Take time to listen to people’s distress, to pay attention to their dots and dashes, to their …—… SOS in whatever form it comes.


The other day I missed it. I saw it, but I missed it. I was at Jiffy Lube, getting the oil changed in my car.  When I had paid, the gal behind the register gave me a coupon for 50% off a second car’s oil change if used in the next 30 days.


“I’ve just had the oil changed in the other car, I can’t use this. Please give it to somebody else,” I said.  She suggested I take it and give it to somebody else. I looked over and there was a guy sitting there waiting for his car.  I say, “Hey, fellow, I’ve got this 50% off an oil change coupon, but I can’t use it.  Do you want it?” He responded, “I don’t know you.  Get that piece of s$5t out of my face.” There was another guy who had just come in the door.  “If he doesn’t want it, I’ll take it.” “It’s yours,” I said, as I handed it to him. “Cool, thanks!” he said. It bothered me most of the day that the first guy was so rude.  Then I came to the conclusion it wasn’t about me.  I had simply offered a kind gesture.  This was about that man.  Nobody acts that way without carrying around some sort of pain.  Nobody acts that way without experiencing some sort of mistrust or betrayal.  Nobody acts that way without having been hurt in some fashion. This man’s reaction was an …—…!  It was a cry for help.  It was his SOS.  I was so taken aback by his reaction that I missed it.

It we take time to listen to the people’s whose ships we pass on any given day, we’ll hear their SOS. But we have to listen carefully and discern spiritually. Don’t hear, “I don’t know you.  Get that piece of s&t out of my face.”  Hear, instead, “I’ve been betrayed and I do not trust people.  But I am still lonely!” Maybe somebody is going to say:  “I can’t never forgive that kind of behavior.”   Understand that in their pain they are actually hurting themselves by their unforgiving attitude.  What they are really crying out to experience is the true grace in life that can free them from their bitterness.


I am starting to understand that so many of the harsh words, grudges, expressions of anger and bitterness, and the closing off of relationships comes from people who have been hurt. No necessarily by me.  I had done nothing to provoke that response from the guy at the Jiffy Lube.  I was just there for the latest outburst of his pain.
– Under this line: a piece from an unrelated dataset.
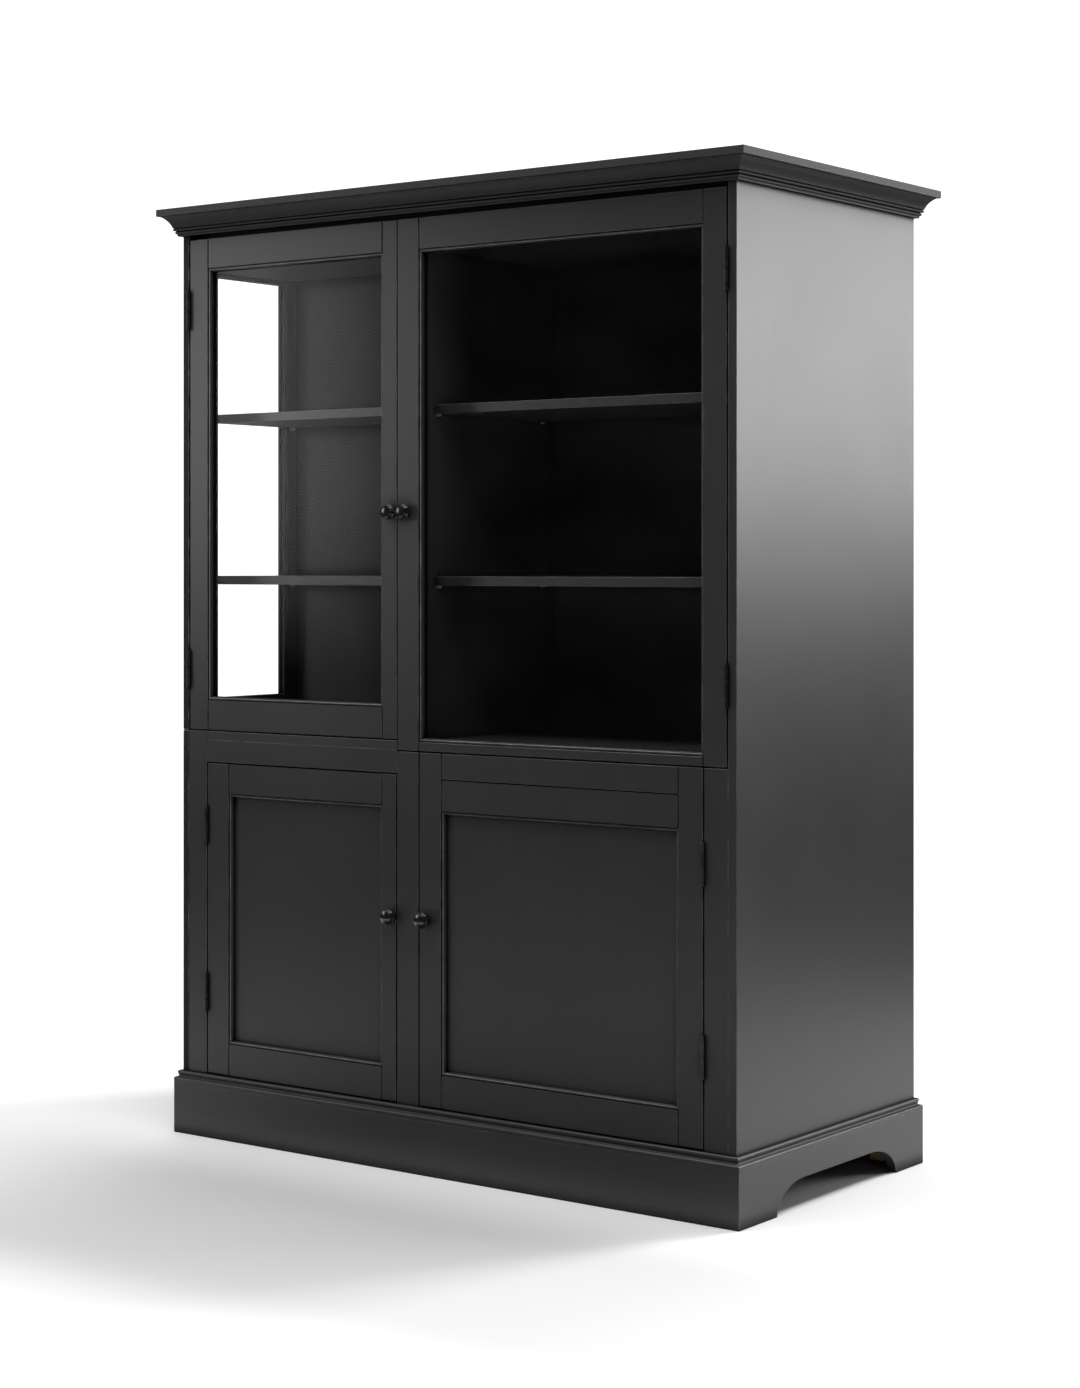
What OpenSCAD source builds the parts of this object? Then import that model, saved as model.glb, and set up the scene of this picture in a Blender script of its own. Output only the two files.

Every time somebody strikes out at you verbally or emotionally, understand that it comes from a place of distress. What they are doing is sending out an SOS in the hopes that somebody can discern and respond with grace, kindness, and love. Understand that this is not to excuse such bad behavior.  Such response are unhealthy, immature, and disruptive.  They do not bring healing.  Rather they accentuate and aggravate the pain.  Yet while we should not to excuse such behavior, we should recognize that we are all prone to such reactions ourselves.  When it comes to lashing out at unsuspecting  people for unexpected reasons, the scripture’s words remain true:  “All have sinned and fallen short…”
The cries for help, the SOS, the dots and dashes, can be heard all around us, if we are only willing to listen. So, why don’t we seldom (if ever) hear them? Let’s ask that question specifically of the church.  Not just this church, mind you.  I have been around lots of churches.  I’ve seen, experiences, and unfortunately participated in this sort of stuff often in my life.


Why do we (the church) often fail to hear the SOS cries for help from a broken and hurting world? Let me just list a few things without much commentary or application. I’ll trust the Holy Spirit to do that.


People associated with CHURCH…


…being a place to satisfy our wants, whims, and wishes.

…invest more time and resources building wall, not bridges

…think those inside the walls are better than those outside

…want more people to attend (as long as they are like us)

…think God loves the insiders more than outsiders

…think the institution exists to care for its members

…are focused on institutional survival than the Kingdom

…think folks need to PAY for God’s grace provisions …focus on the negative and wonder why things look bad

…nurse grudges and engaging in gossip

…fail to share the forgiveness they have received

…more interested in its religious enterprises than evangelism

…more interested in its brand of politics than people


You get the point, right?


In so many and varied ways, THE CHURCH (especially in the west) has become inward focused, rather than outward living. As such, we are missing out on the cries for help.  We are missing the dots and the dashes on people’s SOS pleas.


We’ve remember the Titanic. Have any of your heard of the California? When the Titanic hit the iceberg and began to sink, the cruise ship California was nearby, just 30 miles away.  It wasn’t as big as the Titanic, but it was of sufficient size to rescue those who were heading to their deaths.


The California radio operator closed down shop and went to bed at 10:30PM. One hour later, when the Titanic sent out its SOS distress signal, there was nobody in the radio room to hear the call.  The Titanic sank while just an hour away was a ship that could have come to her rescue and saved her passengers.  But those on that other ship were asleep, totally unaware of the nearby tragedy.


To me, this is the saddest part of the Titanic story. The fact that help was nearby and available, but those who could have provided rescue had all gone to sleep. To me this is a metaphor for today’s church.  The church (we included) has fallen asleep or become otherwise distracted, while nearby people are crying for help, tapping out their dots and dashes, their SOS pleas for rescue. Let’s make this congregation (this part of the church) be a place that is awake.  Let’s be people who shine the light of Christ.  Let’s release whatever is holding us back.


“Wake up, sleeper, rise from the dead, and Christ will be your light.”